Of course, this still means that users’ personal identification will be collected, even if it isn’t done directly by Discord itself. Vishnevskiy emphasized that Discord conducts security and privacy reviews of its potential age verification contractors before moving forward with them, including examining their policies on data use and retention. Contractors must also conduct the entire age verification process entirely on users’ devices, so that their biometric data doesn’t leave it.

Despite such measures, Discord has already suffered a few security issues with its contractors. After Discord ran a trial with age verification vendor Persona in the UK last month, recent reports claim it shared users’ data with other companies and left thousands of files of code exposed to the internet.

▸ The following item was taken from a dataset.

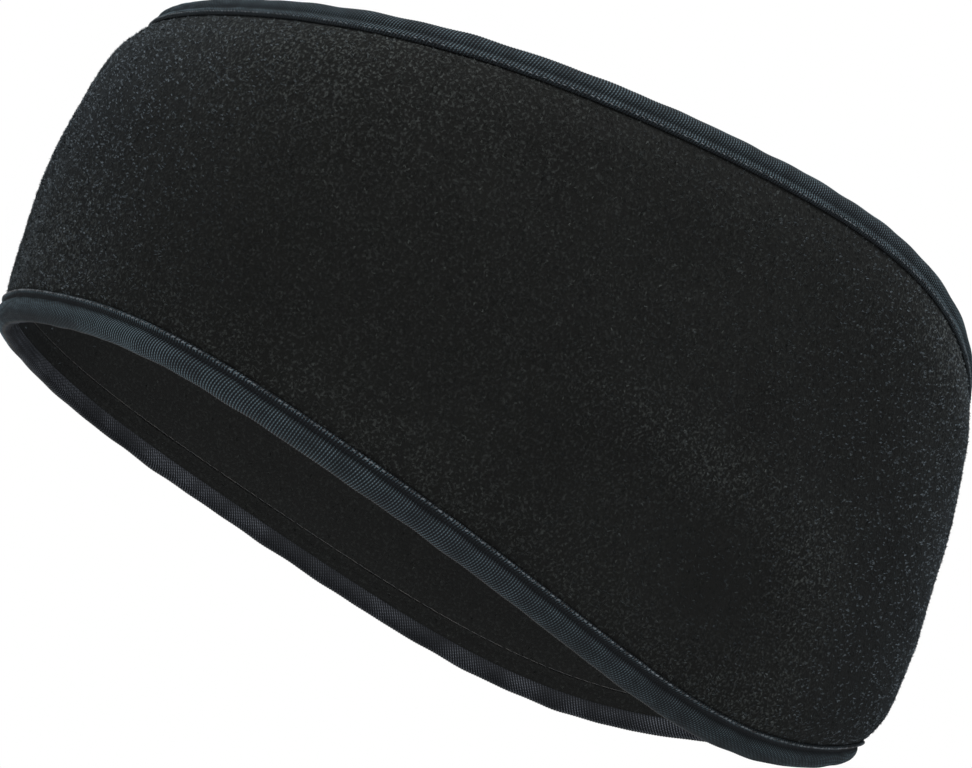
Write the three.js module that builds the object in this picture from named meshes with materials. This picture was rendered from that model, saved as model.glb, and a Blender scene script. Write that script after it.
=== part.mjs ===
import * as THREE from "three";

// A microfleece headband in the form that it has when it is worn, in millimetres.
// The loop runs round +Z, the crown side. -Y is the forehead, +Y the back of the head and +X the left ear.
// The origin is the middle of the loop, where the head sits. Both halves are mirror images over X.

// Driving sizes of the loop, over the outer face of the fleece at its two edges
const earHeight = 101;
const lowerLength = 195;
const lowerWidth = 132.5;
const upperLength = 179;
const upperWidth = 150;
const upperSetForward = 5;

// How far the wall swells between its edges, and how far the tape draws an edge in
const wallSwell = 3.5;
const edgeTuck = 5.1;
const tuckReach = 8.4;

// The fleece, and how thin the tape's stitches pinch it at its edges
const fleeceThickness = 2;
const pinchedThickness = 1.2;

// The folded tape: its cloth, its outer leaf at each edge, its inner leaf, and the crown and groove
// of its face
const tapeThickness = 0.8;
const tapeClearance = 0.3;
const lowerLeaf = 5.8;
const upperLeaf = 5;
const innerLeaf = 4;
const rollCrown = 0.3;
const stitchGroove = 0.35;

// The outline from above: the brow is wider than the nape, and the temples are a little full
const browWidening = 0.178;
const templeFullness = 0.023;

// The two edges, at even steps from the forehead to the back of the head.
// Heights are shares of earHeight, from the middle of the loop.
const edgeRows = [
  { place: "forehead", lower: -0.368, upper: 0.334 },
  { place: "brow", lower: -0.373, upper: 0.357 },
  { place: "temple", lower: -0.416, upper: 0.415 },
  { place: "ear", lower: -0.47, upper: 0.481 },
  { place: "behind the ear", lower: -0.494, upper: 0.508 },
  { place: "nape side", lower: -0.403, upper: 0.426 },
  { place: "back", lower: -0.349, upper: 0.36 },
];

// The fullness of the wall, at even steps from the forehead to the back of the head.
// Tucks are shares of edgeTuck, and a negative one flares out. The swell is a share of wallSwell.
const fullnessRows = [
  { place: "forehead", lowerTuck: -0.17, upperTuck: 0.73, swell: 1.54 },
  { place: "ear", lowerTuck: 0.34, upperTuck: 0.69, swell: 1 },
  { place: "back", lowerTuck: 1, upperTuck: 0.57, swell: 0.91 },
];

// Soft ridges and dents of the wall. Angles are degrees from the forehead, rise and high are shares
// of the wall's height there, and depth is a share of wallSwell, outward when it is positive.
const softRows = [
  { place: "ridge over the ear", angle: 91, rise: 0.43, wide: 10, high: 0.1, depth: 0.22 },
  { place: "ridge behind the ear", angle: 109, rise: 0.43, wide: 9, high: 0.11, depth: 0.3 },
  { place: "ridge below the ear", angle: 126, rise: 0.28, wide: 7, high: 0.15, depth: 0.3 },
  { place: "hollow inside the ridge", angle: 107, rise: 0.24, wide: 10, high: 0.1, depth: -0.22 },
  { place: "dent at the brow", angle: 11, rise: 0.24, wide: 6, high: 0.18, depth: -0.22 },
];

// Steps of the faceted bodies: round the loop, round the fold of the tape, along its leaf and up the wall
const stepsRound = 72;
const foldSteps = 5;
const leafSteps = 3;
const shoulderShares = [0.4, 1];
const middleRises = [0.3, 0.4, 0.5, 0.6, 0.7];

// What follows from the sizes: places outward from the fleece's outer face, and climbs from the fold
const clothMiddle = -fleeceThickness / 2;
const pinchedHalf = pinchedThickness / 2;
const foldDepth = pinchedHalf + tapeClearance + tapeThickness;
const fleeceInset = tapeThickness + tapeClearance;

// A smooth curve of the angle through one column of a table, as a sum of cosines. Its rows stand at even
// steps from the forehead to the back, and both sides of the head are alike.
function throughRows(rows, column, unit) {
  const last = rows.length - 1;
  const isEnd = (row) => row === 0 || row === last;
  const waves = rows.map((_, wave) => {
    const sum = rows.reduce((total, row, index) => {
      const weight = isEnd(index) ? 0.5 : 1;
      return total + weight * row[column] * Math.cos((wave * index * Math.PI) / last);
    }, 0);
    return (unit * (isEnd(wave) ? 1 : 2) * sum) / last;
  });
  return (angle) => waves.reduce((total, size, wave) => total + size * Math.cos(wave * angle), 0);
}

const lowerEdge = throughRows(edgeRows, "lower", earHeight);
const upperEdge = throughRows(edgeRows, "upper", earHeight);
const lowerTuck = throughRows(fullnessRows, "lowerTuck", edgeTuck);
const upperTuck = throughRows(fullnessRows, "upperTuck", edgeTuck);
const swellBetween = throughRows(fullnessRows, "swell", wallSwell);

// How far the edge has come out of its tuck at a distance from the fold of the tape.
function outOfTuck(distance) {
  return 1 - Math.exp(-((distance / tuckReach) ** 2));
}

// The soft swells and dents at a place on the wall. Each stands on both sides of the head.
function softForm(angle, rise) {
  const fromForehead = Math.abs(Math.atan2(Math.sin(angle), Math.cos(angle)));
  return softRows.reduce((total, row) => {
    const round = (fromForehead - THREE.MathUtils.degToRad(row.angle)) / THREE.MathUtils.degToRad(row.wide);
    const up = (rise - row.rise) / row.high;
    return total + wallSwell * row.depth * Math.exp(-(round ** 2) - up ** 2);
  }, 0);
}

// A point of the band. The angle runs from the forehead towards the left ear, climb is the height above
// the lower edge, and out is the distance outward from the outer face of the fleece.
function wallPoint(angle, climb, out) {
  const height = upperEdge(angle) - lowerEdge(angle);
  const rise = climb / height;
  const swell =
    swellBetween(angle) * 4 * rise * (1 - rise) +
    lowerTuck(angle) * outOfTuck(climb) * (1 - rise) +
    upperTuck(angle) * outOfTuck(height - climb) * rise +
    softForm(angle, rise);
  const halfLength = THREE.MathUtils.lerp(lowerLength, upperLength, rise) / 2 + swell;
  const halfWidth = THREE.MathUtils.lerp(lowerWidth, upperWidth, rise) / 2 + swell;
  const twice = 2 * angle;
  const thrice = 3 * angle;
  const across = Math.sin(angle) + browWidening * Math.sin(twice) + templeFullness * Math.sin(thrice);
  const along = -Math.cos(angle) + templeFullness * Math.cos(thrice);
  const acrossTurn =
    Math.cos(angle) + 2 * browWidening * Math.cos(twice) + 3 * templeFullness * Math.cos(thrice);
  const alongTurn = Math.sin(angle) - 3 * templeFullness * Math.sin(thrice);
  const outward = new THREE.Vector3(halfLength * alongTurn, -halfWidth * acrossTurn, 0).normalize();
  const onFleece = new THREE.Vector3(
    halfWidth * across,
    halfLength * along - upperSetForward * rise,
    lowerEdge(angle) + climb,
  );
  return onFleece.addScaledVector(outward, out);
}

// A closed ring whose section is the same list of places at every angle.
// The section runs up the outer face and down the inner face.
function ringBody(sectionAt) {
  const positions = [];
  const indices = [];
  let around = 0;
  for (let step = 0; step < stepsRound; step += 1) {
    const angle = (2 * Math.PI * step) / stepsRound;
    const section = sectionAt(angle);
    around = section.length;
    for (const place of section) {
      const point = wallPoint(angle, place.climb, place.out);
      positions.push(point.x, point.y, point.z);
    }
  }
  for (let step = 0; step < stepsRound; step += 1) {
    const here = step * around;
    const next = ((step + 1) % stepsRound) * around;
    for (let place = 0; place < around; place += 1) {
      const after = (place + 1) % around;
      indices.push(here + place, next + place, next + after);
      indices.push(here + place, next + after, here + after);
    }
  }
  const geometry = new THREE.BufferGeometry();
  geometry.setAttribute("position", new THREE.Float32BufferAttribute(positions, 3));
  geometry.setIndex(indices);
  geometry.computeVertexNormals();
  return geometry;
}

// Climbs from the fold of a tape where the fleece and the tape over it both have a row of points.
function leafClimbs(leaf) {
  return Array.from({ length: leafSteps + 1 }, (_, step) =>
    THREE.MathUtils.lerp(fleeceInset, leaf, step / leafSteps),
  );
}

// One end of the fleece in climbs from the fold: pinched thin under its tape, then full at the shoulder,
// where it swells out past the tape.
function fleeceEnd(leaf) {
  const pinched = leafClimbs(leaf).map((climb) => ({ climb, half: pinchedHalf }));
  const shoulder = shoulderShares.map((share) => ({
    climb: leaf + share * tuckReach,
    half: fleeceThickness / 2,
  }));
  return [...pinched, ...shoulder];
}

// The fleece, one wall from inside the lower fold to inside the upper fold.
function fleeceSection(angle) {
  const height = upperEdge(angle) - lowerEdge(angle);
  const middle = middleRises.map((rise) => ({ climb: rise * height, half: fleeceThickness / 2 }));
  const upperEnd = fleeceEnd(upperLeaf).map(({ climb, half }) => ({ climb: height - climb, half }));
  const wall = [...fleeceEnd(lowerLeaf), ...middle, ...upperEnd.reverse()];
  const outerFace = wall.map(({ climb, half }) => ({ climb, out: clothMiddle + half }));
  const innerFace = wall.map(({ climb, half }) => ({ climb, out: clothMiddle - half }));
  return [...outerFace, ...innerFace.reverse()];
}

// The tape in places counted from its fold: down the inner leaf, round the fold and up the outer leaf to
// its stitched lip, then back through the channel that holds the fleece.
function tapeSection(leaf) {
  const outside = clothMiddle + foldDepth;
  const inside = clothMiddle - foldDepth;
  const channelOut = outside - tapeThickness;
  const channelIn = inside + tapeThickness;
  const [channelEnd, lowChannel, highChannel] = leafClimbs(leaf);
  const fold = Array.from({ length: foldSteps + 1 }, (_, step) => {
    const turn = (Math.PI * step) / foldSteps;
    return {
      climb: foldDepth * (1 - Math.sin(turn)),
      out: clothMiddle - (foldDepth + rollCrown) * Math.cos(turn),
    };
  });
  return [
    { climb: innerLeaf, out: inside },
    ...fold,
    { climb: highChannel - tapeThickness / 2, out: outside },
    { climb: highChannel + tapeThickness / 2, out: outside - stitchGroove },
    { climb: leaf - tapeThickness / 2, out: outside },
    { climb: leaf, out: outside - stitchGroove },
    { climb: leaf, out: channelOut },
    { climb: highChannel, out: channelOut },
    { climb: lowChannel, out: channelOut },
    { climb: channelEnd, out: channelOut },
    { climb: tapeThickness, out: clothMiddle },
    { climb: channelEnd, out: channelIn },
    { climb: lowChannel, out: channelIn },
    { climb: innerLeaf, out: channelIn },
  ];
}

function lowerTapeSection() {
  return tapeSection(lowerLeaf);
}

// The same tape turned over, counted down from the upper edge.
function upperTapeSection(angle) {
  const height = upperEdge(angle) - lowerEdge(angle);
  return tapeSection(upperLeaf)
    .map((place) => ({ climb: height - place.climb, out: place.out }))
    .reverse();
}

const fleece = new THREE.MeshStandardMaterial({ color: 0x1f2122, roughness: 0.96, metalness: 0 });
const ribbedTape = new THREE.MeshStandardMaterial({ color: 0x1b242b, roughness: 0.8, metalness: 0 });

function named(name, sectionAt, material) {
  const mesh = new THREE.Mesh(ringBody(sectionAt), material);
  mesh.name = name;
  return mesh;
}

const headband = new THREE.Group();
headband.add(named("fleece_band", fleeceSection, fleece));
headband.add(named("upper_binding", upperTapeSection, ribbedTape.clone()));
headband.add(named("lower_binding", lowerTapeSection, ribbedTape));

export default headband;
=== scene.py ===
import math

import bpy
import numpy as np
from mathutils import Matrix, Vector, noise


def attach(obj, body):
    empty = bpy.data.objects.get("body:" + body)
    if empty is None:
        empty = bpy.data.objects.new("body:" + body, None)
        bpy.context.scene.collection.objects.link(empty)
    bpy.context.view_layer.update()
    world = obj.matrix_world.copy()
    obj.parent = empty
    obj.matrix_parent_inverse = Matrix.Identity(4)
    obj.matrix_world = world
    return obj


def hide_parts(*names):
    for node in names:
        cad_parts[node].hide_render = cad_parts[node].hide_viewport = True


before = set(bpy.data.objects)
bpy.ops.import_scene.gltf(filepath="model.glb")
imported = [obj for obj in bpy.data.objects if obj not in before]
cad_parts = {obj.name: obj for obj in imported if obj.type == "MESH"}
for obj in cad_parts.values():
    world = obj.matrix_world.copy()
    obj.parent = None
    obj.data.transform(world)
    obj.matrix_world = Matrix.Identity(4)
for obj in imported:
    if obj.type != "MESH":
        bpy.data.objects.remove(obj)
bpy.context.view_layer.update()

# A black microfleece headband with ribbed tape folded over both edges, in its worn form.
# Lengths are in millimetres until a mesh is made. Angles run from the forehead towards the left ear.
METRES = 0.001
TINY = 1e-9

# Sizes of the loop, the same as in the solids
EAR_HEIGHT = 101
LOWER_LENGTH = 195
LOWER_WIDTH = 132.5
UPPER_LENGTH = 179
UPPER_WIDTH = 150
UPPER_SET_FORWARD = 5
WALL_SWELL = 3.5
EDGE_TUCK = 5.1
TUCK_REACH = 8.4
BROW_WIDENING = 0.178
TEMPLE_FULLNESS = 0.023

# The two edges at even steps from the forehead to the back, as shares of the height over the ear
EDGE_ROWS = [
    {"place": "forehead", "lower": -0.368, "upper": 0.334},
    {"place": "brow", "lower": -0.373, "upper": 0.357},
    {"place": "temple", "lower": -0.416, "upper": 0.415},
    {"place": "ear", "lower": -0.47, "upper": 0.481},
    {"place": "behind the ear", "lower": -0.494, "upper": 0.508},
    {"place": "nape side", "lower": -0.403, "upper": 0.426},
    {"place": "back", "lower": -0.349, "upper": 0.36},
]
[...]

Discord has since stated that it is no longer partnering with Persona.

Vishnevskiy further addressed a security breach of another third-party vendor last October, which potentially exposed around 70,000 government IDs used to verify Discord users’ ages.

“To be clear, we do not use that vendor for age assurance,” he wrote. “In fact, we no longer work with them at all, and we’ve taken the lessons from that incident seriously.”

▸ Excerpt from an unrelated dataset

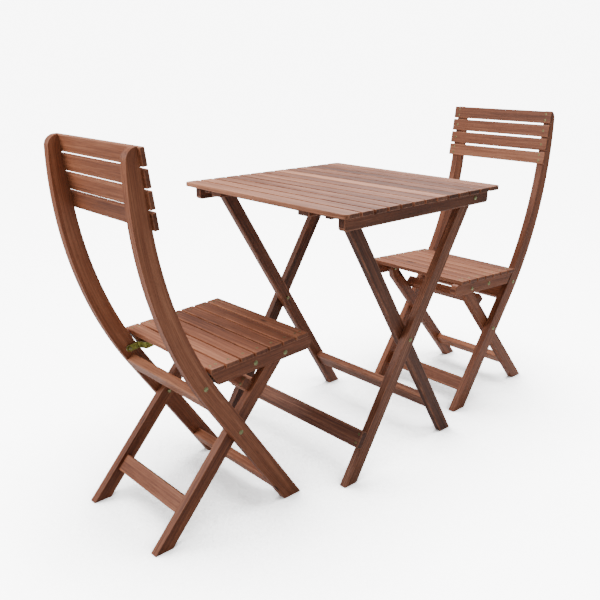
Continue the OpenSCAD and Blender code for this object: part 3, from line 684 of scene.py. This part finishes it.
def build_table_bars():
    """The outer legs' stretcher lies on them and is screwed; the inner legs' stretcher
    and flat top bar are set between them."""
    up = np.array([-OUTER_WAY[1], OUTER_WAY[0]])
    drop = CROSS_Z - OUTER_STRETCH_Z
    centre = np.array([CROSS_Y - drop*math.tan(LEAN), OUTER_STRETCH_Z]) + (LEG_W + STRETCH_T)/2*up
    stock = Stock(25)
    bar(stock, OUT_X + LEG_T, centre, OUTER_WAY, STRETCH_W, STRETCH_T, tint=-0.1)
    finish_piece("outer_stretcher", stock, "table_outer_frame", "table_outer_stretcher", ON_TABLE)
    stock = Stock(26)
    for sx in (-1, 1):
        for s in (-1, 1):
            at = centre + s*STRETCH_W/4*OUTER_WAY + STRETCH_T/2*up
            screw_head(stock, (sx*(OUT_X + LEG_T/2), *at), (0, *up))
    finish_piece("outer_stretcher_screws", stock, "table_outer_frame", "table_stretcher_screws",
                 SCREWS)
    stock = Stock(27)
    drop = CROSS_Z - INNER_STRETCH_Z
    centre = np.array([CROSS_Y + drop*math.tan(LEAN), INNER_STRETCH_Z])
    bar(stock, IN_X, centre, INNER_WAY, STRETCH_W, STRETCH_T, tint=-0.2)
    finish_piece("inner_stretcher", stock, "table_inner_frame", "table_inner_stretcher", ON_TABLE)
    stock = Stock(28)
    low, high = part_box("table_inner_crossbar")
    centre = ((low.y + high.y)/2, (low.z + high.z)/2)
    bar(stock, IN_X, centre, (1, 0), high.y - low.y, high.z - low.z, tint=-0.2)
    finish_piece("inner_top_bar", stock, "table_inner_frame", "table_inner_crossbar", ON_TABLE)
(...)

While Discord is aiming to implement age verification globally in the latter half of this year, Vishnevskiy stated that it will not proceed with the rollout unless it first hits several milestones intended to reassure users. These include adding more options for how users can verify their age (such as by supplying credit card information), clearly disclosing which companies it’s using to conduct age verification, and releasing age verification system data and statistics in Discord’s transparency reports. Discord will also publish a technical blog post explaining how its automatic age verification works.

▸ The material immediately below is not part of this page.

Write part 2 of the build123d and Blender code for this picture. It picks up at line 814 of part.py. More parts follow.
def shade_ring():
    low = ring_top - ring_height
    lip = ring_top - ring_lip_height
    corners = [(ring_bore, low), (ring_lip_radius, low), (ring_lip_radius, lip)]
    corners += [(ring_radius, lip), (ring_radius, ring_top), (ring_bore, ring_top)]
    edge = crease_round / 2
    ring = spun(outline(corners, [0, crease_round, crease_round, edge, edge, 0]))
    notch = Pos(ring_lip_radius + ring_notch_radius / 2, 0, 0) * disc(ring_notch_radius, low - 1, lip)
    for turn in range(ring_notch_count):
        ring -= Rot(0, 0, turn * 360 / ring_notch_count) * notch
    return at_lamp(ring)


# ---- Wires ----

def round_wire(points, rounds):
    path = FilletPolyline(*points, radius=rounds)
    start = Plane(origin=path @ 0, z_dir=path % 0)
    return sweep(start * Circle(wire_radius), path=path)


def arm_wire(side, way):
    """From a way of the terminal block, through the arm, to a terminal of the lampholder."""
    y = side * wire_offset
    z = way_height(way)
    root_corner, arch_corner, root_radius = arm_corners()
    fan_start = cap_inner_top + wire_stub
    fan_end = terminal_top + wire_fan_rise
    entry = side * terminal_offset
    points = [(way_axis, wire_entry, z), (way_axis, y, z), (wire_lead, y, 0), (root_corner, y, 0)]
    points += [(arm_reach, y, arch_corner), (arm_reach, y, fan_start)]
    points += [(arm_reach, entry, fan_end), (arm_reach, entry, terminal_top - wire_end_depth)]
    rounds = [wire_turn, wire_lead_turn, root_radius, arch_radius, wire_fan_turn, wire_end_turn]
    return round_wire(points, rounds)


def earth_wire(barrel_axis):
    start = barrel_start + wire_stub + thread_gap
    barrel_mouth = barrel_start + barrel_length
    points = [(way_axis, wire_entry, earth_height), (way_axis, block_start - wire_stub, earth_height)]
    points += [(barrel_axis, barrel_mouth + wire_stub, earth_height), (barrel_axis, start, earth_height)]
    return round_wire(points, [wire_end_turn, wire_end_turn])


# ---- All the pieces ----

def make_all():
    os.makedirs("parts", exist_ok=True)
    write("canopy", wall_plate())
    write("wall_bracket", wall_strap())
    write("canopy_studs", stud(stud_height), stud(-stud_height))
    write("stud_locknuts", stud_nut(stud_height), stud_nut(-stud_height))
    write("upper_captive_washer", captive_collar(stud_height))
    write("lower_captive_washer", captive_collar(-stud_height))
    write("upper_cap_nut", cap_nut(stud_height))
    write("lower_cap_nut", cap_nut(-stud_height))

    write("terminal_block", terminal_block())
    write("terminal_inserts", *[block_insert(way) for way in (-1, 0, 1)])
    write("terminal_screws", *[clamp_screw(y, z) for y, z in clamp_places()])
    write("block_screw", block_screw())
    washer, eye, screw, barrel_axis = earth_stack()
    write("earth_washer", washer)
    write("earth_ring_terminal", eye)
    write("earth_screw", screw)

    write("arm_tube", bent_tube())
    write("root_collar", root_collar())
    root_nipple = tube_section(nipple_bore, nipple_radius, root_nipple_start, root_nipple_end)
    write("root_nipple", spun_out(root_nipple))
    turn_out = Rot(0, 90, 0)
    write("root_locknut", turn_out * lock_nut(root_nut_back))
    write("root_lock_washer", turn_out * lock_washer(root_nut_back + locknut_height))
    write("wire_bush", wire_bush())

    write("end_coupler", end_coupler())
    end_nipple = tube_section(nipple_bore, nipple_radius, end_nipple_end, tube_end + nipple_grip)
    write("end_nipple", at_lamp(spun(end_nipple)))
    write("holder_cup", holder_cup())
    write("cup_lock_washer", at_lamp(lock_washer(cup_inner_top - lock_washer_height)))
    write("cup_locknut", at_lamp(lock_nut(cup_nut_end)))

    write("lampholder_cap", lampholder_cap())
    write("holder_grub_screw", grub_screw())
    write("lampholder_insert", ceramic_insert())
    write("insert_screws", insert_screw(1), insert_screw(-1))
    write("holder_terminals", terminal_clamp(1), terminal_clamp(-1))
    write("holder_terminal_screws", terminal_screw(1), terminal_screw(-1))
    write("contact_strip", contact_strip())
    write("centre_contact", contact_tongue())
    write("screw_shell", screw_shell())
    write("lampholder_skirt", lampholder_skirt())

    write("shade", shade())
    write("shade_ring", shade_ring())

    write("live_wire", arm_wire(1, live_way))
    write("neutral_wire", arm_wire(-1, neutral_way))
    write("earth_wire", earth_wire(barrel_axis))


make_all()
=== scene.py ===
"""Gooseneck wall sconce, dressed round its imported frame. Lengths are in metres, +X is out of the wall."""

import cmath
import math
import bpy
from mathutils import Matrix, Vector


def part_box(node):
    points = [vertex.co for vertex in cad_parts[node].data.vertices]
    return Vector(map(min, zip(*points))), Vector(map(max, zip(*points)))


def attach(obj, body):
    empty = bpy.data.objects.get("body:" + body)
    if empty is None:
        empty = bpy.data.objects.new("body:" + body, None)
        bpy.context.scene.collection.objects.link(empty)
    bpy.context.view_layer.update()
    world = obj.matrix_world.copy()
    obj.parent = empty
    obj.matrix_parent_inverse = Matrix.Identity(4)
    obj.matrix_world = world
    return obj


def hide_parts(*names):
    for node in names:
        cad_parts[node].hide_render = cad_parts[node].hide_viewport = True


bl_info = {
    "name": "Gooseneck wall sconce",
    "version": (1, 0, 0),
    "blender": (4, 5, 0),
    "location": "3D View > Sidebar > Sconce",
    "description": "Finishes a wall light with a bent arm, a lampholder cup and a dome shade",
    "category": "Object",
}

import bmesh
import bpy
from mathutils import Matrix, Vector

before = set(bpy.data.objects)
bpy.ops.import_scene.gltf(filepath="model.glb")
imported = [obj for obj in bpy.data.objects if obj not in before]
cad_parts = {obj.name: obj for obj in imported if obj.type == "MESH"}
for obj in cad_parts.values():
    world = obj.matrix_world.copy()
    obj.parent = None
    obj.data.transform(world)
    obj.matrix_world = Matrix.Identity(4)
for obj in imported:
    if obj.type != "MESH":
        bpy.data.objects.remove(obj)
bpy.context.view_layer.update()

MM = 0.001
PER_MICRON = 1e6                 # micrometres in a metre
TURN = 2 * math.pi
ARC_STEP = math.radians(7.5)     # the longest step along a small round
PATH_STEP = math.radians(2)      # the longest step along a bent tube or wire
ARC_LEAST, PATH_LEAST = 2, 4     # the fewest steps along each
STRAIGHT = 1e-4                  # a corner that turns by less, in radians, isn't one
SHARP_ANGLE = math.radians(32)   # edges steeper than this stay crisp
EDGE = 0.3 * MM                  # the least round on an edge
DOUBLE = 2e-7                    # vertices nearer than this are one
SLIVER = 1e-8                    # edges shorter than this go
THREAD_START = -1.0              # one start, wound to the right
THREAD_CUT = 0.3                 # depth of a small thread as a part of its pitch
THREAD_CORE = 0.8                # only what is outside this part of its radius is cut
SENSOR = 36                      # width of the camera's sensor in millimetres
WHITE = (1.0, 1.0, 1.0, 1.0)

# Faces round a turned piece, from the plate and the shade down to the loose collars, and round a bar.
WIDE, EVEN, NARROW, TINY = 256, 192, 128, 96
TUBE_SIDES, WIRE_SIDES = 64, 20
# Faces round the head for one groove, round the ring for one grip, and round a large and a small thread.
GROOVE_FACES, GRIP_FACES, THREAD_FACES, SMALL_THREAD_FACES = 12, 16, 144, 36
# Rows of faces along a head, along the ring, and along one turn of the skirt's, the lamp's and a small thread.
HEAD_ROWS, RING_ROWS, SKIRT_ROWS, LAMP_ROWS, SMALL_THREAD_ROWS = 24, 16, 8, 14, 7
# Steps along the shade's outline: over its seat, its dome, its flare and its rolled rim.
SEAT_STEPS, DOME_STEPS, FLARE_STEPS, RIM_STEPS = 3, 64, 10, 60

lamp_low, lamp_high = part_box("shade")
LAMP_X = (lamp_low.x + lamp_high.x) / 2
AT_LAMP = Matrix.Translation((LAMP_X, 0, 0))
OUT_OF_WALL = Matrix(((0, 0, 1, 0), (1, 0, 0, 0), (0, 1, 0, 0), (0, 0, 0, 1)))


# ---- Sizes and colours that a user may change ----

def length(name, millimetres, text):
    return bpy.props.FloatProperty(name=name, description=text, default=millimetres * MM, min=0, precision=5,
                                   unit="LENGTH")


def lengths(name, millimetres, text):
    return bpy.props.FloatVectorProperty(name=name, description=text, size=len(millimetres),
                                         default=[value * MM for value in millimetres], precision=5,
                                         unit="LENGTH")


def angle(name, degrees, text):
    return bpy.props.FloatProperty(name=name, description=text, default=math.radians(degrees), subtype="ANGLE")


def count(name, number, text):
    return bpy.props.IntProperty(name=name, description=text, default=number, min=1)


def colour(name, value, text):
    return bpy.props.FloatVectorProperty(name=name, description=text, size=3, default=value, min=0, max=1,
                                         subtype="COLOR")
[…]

“(Discord’s age determination system) does not read your messages, analyze your conversations, or look at the content you post,” wrote Vishnevskiy. “We know ‘trust us’ isn’t enough here, which is why we’ll publish the methodology global before launch.”

Vishnevskiy further announced that Discord will be adding a new “spoiler channel” feature prior to its age verification global rollout. Currently, many Discord moderators create age-restricted channels to discuss topics that aren’t necessarily sexually explicit but may warrant siloing, such as movie spoilers, politics, or other mature subjects. The new spoiler channel option will enable users to continue marking channels as containing mature content without being forced to age-gate the entire server.

Discord’s attempts to implement age verification features have been rocky, to say the least. Last July, users discovered that its age verification system rolled out in the UK could be bypassed by using the face of a video game character from Death Stranding.

Age verification has become a pressing issue across the globe, with multiple governments implementing laws requiring social media platforms to take such measures. VPN use has more than doubled in the UK since its new Online Safety Act came into force, with studies suggesting that such age verification laws are ineffective in keeping minors away from adult material and simultaneously suppress free speech.